Park's friends try to trump dumpers


When Rick Smith was a youngster, he often played in the woods of the Gwynns Falls and Leakin Park, a wilderness area he describes as "the largest undeveloped city park in the United States.

Today, he maintains the hiking trails for the city's Department of Recreation and Parks and will defend the honor and beauty of the vast West Baltimore woodland to anyone who insults or defaces it.

As parks projects coordinator for what is officially called Gwynns Falls/Leakin Park, Smith has led a crusade in the last few years with neighborhood residents against illegal dumping in the woods.

"I think it's the grossest thing people can do," said Smith, who is also writing a book on the history of the park.

In the last two weeks alone Smith has caught seven people dumping trash in the park.

In six of the cases, Smith said, the dumpers accepted the offer to clean up the park instead of being prosecuted.

In other cases, where violators are arrested, the dumpers are often sentenced to clean up the park as a form of restitution.

The park is a wilderness that takes up 1,216 acres on the city's western boundary. It gained notoriety as a dumping ground for murder victims after four boys were killed there in 1968. Over the years, other bodies have been found there.

But Smith says the park is safe. "I'll walk a trail at 11 o'clock at night before I'll walk at the Inner Harbor," he said.

Smith began memorizing the park's trails when he was 6 years old. After describing the beauty of the park's deer, beavers, muskrats, great blue herons, bluebirds and Baltimore orioles, he also tells of finding asbestos and old home heating tanks dumped in the woods, along with dead dogs and cats.

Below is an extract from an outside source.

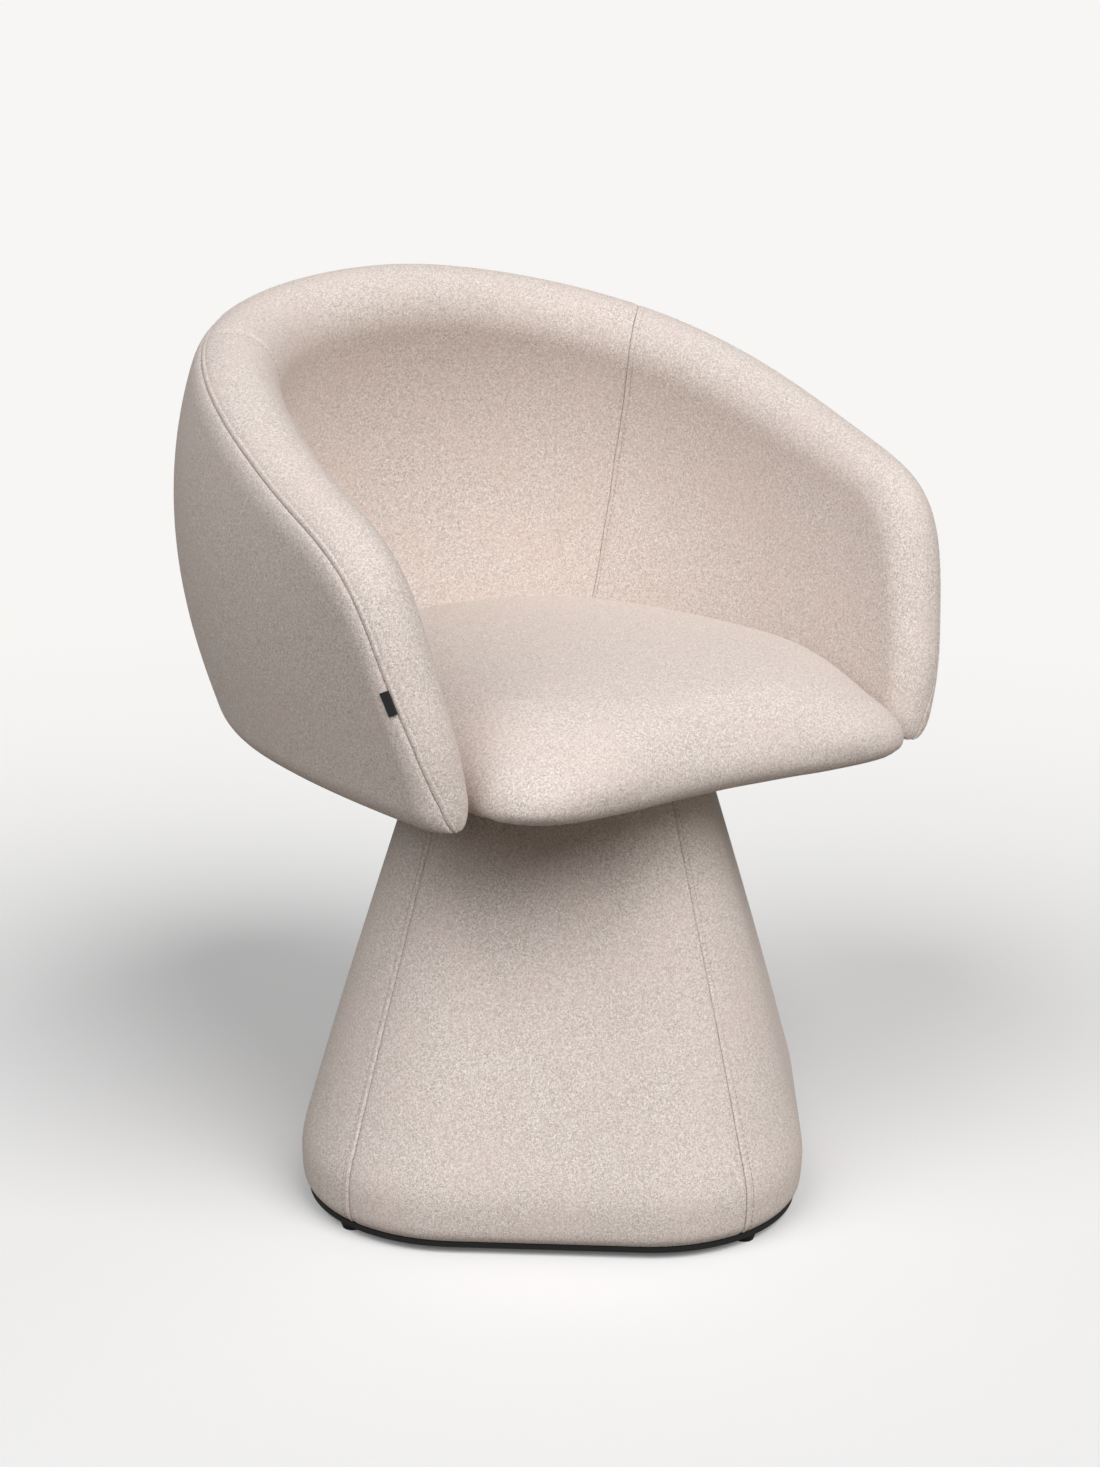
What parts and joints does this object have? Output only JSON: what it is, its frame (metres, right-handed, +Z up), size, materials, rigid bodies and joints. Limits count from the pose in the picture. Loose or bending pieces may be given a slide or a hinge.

In a park that boasts a 200-year-old poplar tree, it particularly galls Smith to occasionally discover car wax, paint and heating oil floating in the park's fishing streams.

A recent drive through the park produced roadside views of a mattress, a living room chair and a pail of bottles among the delicate orange flowers of the jewelweed plant.

Smith also keeps photos of the many signs posted in the park forbidding dumping. Next to the signs are piles of discarded tires and other debris.

Many of the signs around the park not only ban dumping and warn violators of a $500 fine, they also print the phone number and address of the city's Quarantine Landfill (6100 Quarantine Road, 396-3772) where people can legally discard their trash.

Other, more creative signs posted by neighborhood residents say, "Dumping is a dirty word," and "Don't Dump, You Chump. Keep Our Park Clean."

Despite the brazenness of some violators, Smith says he believes the park is cleaner than it was when he was a boy living in nearby Franklintown 20 years ago. From his childhood, he remembers having to dodge piles of trash like an obstacle course on some of the park's roads.

Today, he says, he and volunteers -- mostly from adjacent neighborhoods -- routinely tail suspicious trucks, calling police with their license numbers. Smith has other methods of catching dumpers, but he refused to reveal them.

"Dumpers don't realize there are people who live in this area who follow the trucks and get tag numbers," said Smith.

Calvin Buikema, superintendent of parks, said dumping is a problem in other city parks, but no city community is a vigilant as those around Gwynns Falls/Leakin Park, where neighbors from Franklintown, Windsor Hills, Dickeyville and Ten Hills routinely police the woods by volunteering for "Dump-Buster patrol" and join Saturday cleanup efforts.

Next to Gwynns Falls/Leakin Park, dumping is a big problem on the north end of Druid Hill Park, said Buikema, but, "it's always done at night and there's nobody here at night [to catch the violators]." He also said there is no organized community effort near Druid Hill park to catch violators and help clean up the mess.

But at Gwynns Falls/Leakin Park, the cleanup effort brings dozens of volunteers. On April 28, according to the park's newsletter, more than 100 neighbors turned out to clean up the park.

In one day they collected 24 tons of tires, auto parts, carpets, plumbing fixtures and other assorted trash.